# Marimo Ball equirements?



## snail (Aug 6, 2010)

*Marimo Ball requirements?*

I'm planning a 10 gallon shrimp tank. I was thinking on just java moss and maybe one or two other plants that are hard to kill. I just love Marimo Balls though. What would I need minimum to have one of these? I've read anything from them needing high lighting to they are fine in low light. I don't mind if the conditions are not perfect for them but don't want it to just slowly die. I have a feeling that they might need higher lighting than I was planning on. What do you think?


----------



## snail (Aug 6, 2010)

Oh yes, my water is also fairly hard- do they hate that?


----------



## WhiteGloveAquatics (Sep 3, 2009)

Marimos are nothing more then a ball of algae, ive kept them in a cup in a pantry(black dark no light ever) to kill off some hair algae, the hair algae died and the marimo still grew.


----------



## ellyabillion (Feb 20, 2010)

I have a Marimo ball, and it doesn't seem to require any special care.


----------



## AbadHabit (Sep 9, 2010)

My water is hard and I kind of keep it in a low light area, fish and bottom feeders love to pick at the little food pieces on it.

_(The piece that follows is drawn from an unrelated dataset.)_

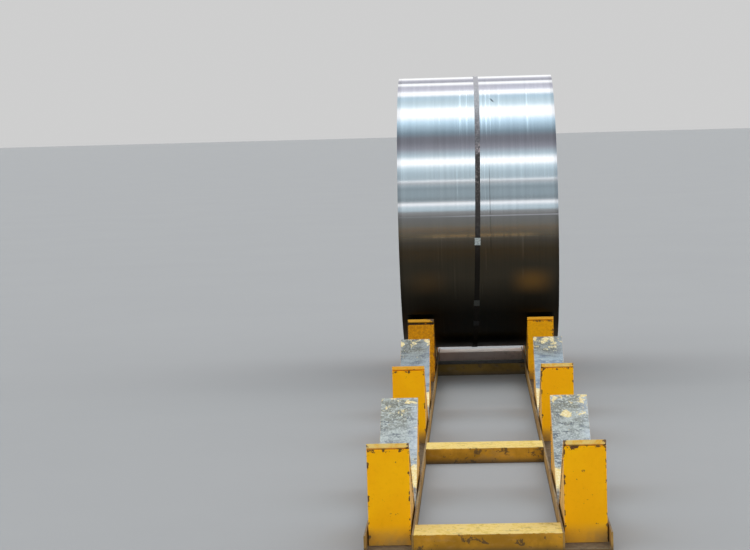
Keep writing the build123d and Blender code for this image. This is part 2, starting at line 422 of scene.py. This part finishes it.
def rack_paint(name, face, dust, rubbed_paint, dirt=1.0):
    """The same paint under dust: pale on what faces up, brown on what stands, cream on rubbed top edges."""
    graph = Surface(name)
    cloud = graph.noise(4, 5, 0.65)
    fine = graph.noise(45, 4, 0.65)
    streaks = graph.noise(9, 4, 0.6, stretch=(1, 0.3, 2.5))
    y, height = graph.parts(graph.place)[1:]
    up = graph.step(graph.normal()[2], 0.4, 0.8)
    colour = graph.mix(graph.step(cloud, 0.38, 0.62, 0, dirt), face, tuple(0.55 * c for c in face))
    streaked = tuple(0.6 * c + 0.04 for c in face)
    colour = graph.mix(graph.step(streaks, 0.5, 0.7, 0, 0.7 * dirt), colour, streaked)
    # Darker at the foot: dirt, and painted shade where the paint meets the floor
    colour = graph.mix(graph.step(height, 0.035, 0.0, 0, 0.85 * dirt), colour, (0.06, 0.045, 0.03))
    settled = graph.mix(graph.step(fine, 0.4, 0.65), dust, tuple(0.72 * c for c in dust))
    settled = graph.mix(graph.step(cloud, 0.5, 0.68, 0, 0.6), settled, tuple(0.42 * c for c in dust))
    colour = graph.mix(up, colour, settled)
    rubbed = graph.product(graph.step(height, rail_top - 0.004, rail_top - 0.001), graph.step(fine, 0.42, 0.5))
    colour = graph.mix(graph.product(rubbed, 0.6), colour, rubbed_paint)
    spots = graph.product(graph.step(graph.noise(22, 5, 0.7, warp=0.4), 0.58, 0.62),
                          graph.step(up, 0, 1, 0.75, 0.35), dirt)
    colour = graph.mix(spots, colour, (0.055, 0.038, 0.026))
    colour = graph.mix(graph.near(y, rail_joint, 0.007), colour, (0.035, 0.02, 0.012))
    graph.set(Base_Color=colour, Roughness=graph.step(fine, 0.3, 0.7, 0.6, 0.8), Specular_IOR_Level=0.12,
              Normal=graph.bump(fine, 0.3, 0.002))
    return graph.material


# A wear plate has paint below one level and dirt below the other, from 0 at its foot to 1 at its top. One
# patch of paint stands alone, on the first saddle's far right wedge
paint_level = 0.35
foot_level = 0.215
patch_x, patch_y = 0.365, -2.03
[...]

Mine is the size of a baseball. It just set's there and says "What You Looking At?" I call mine Matt... *r2


----------



## ellyabillion (Feb 20, 2010)

I forgot to mention that our tap water is crazy hard, and it doesn't seem to affect the marimo ball at all. It's a really fun addition to the aquarium.


----------



## snail (Aug 6, 2010)

AbadHabit said:


> My water is hard and I kind of keep it in a low light area, fish and bottom feeders love to pick at the little food pieces on it. Mine is the size of a baseball. It just set's there and says "What You Looking At?" I call mine Matt... *r2


Lol, they do seem like they should have names the way they float about! Thanks for the input, it sounds like they will work very well in my lowish light low tech tank.


----------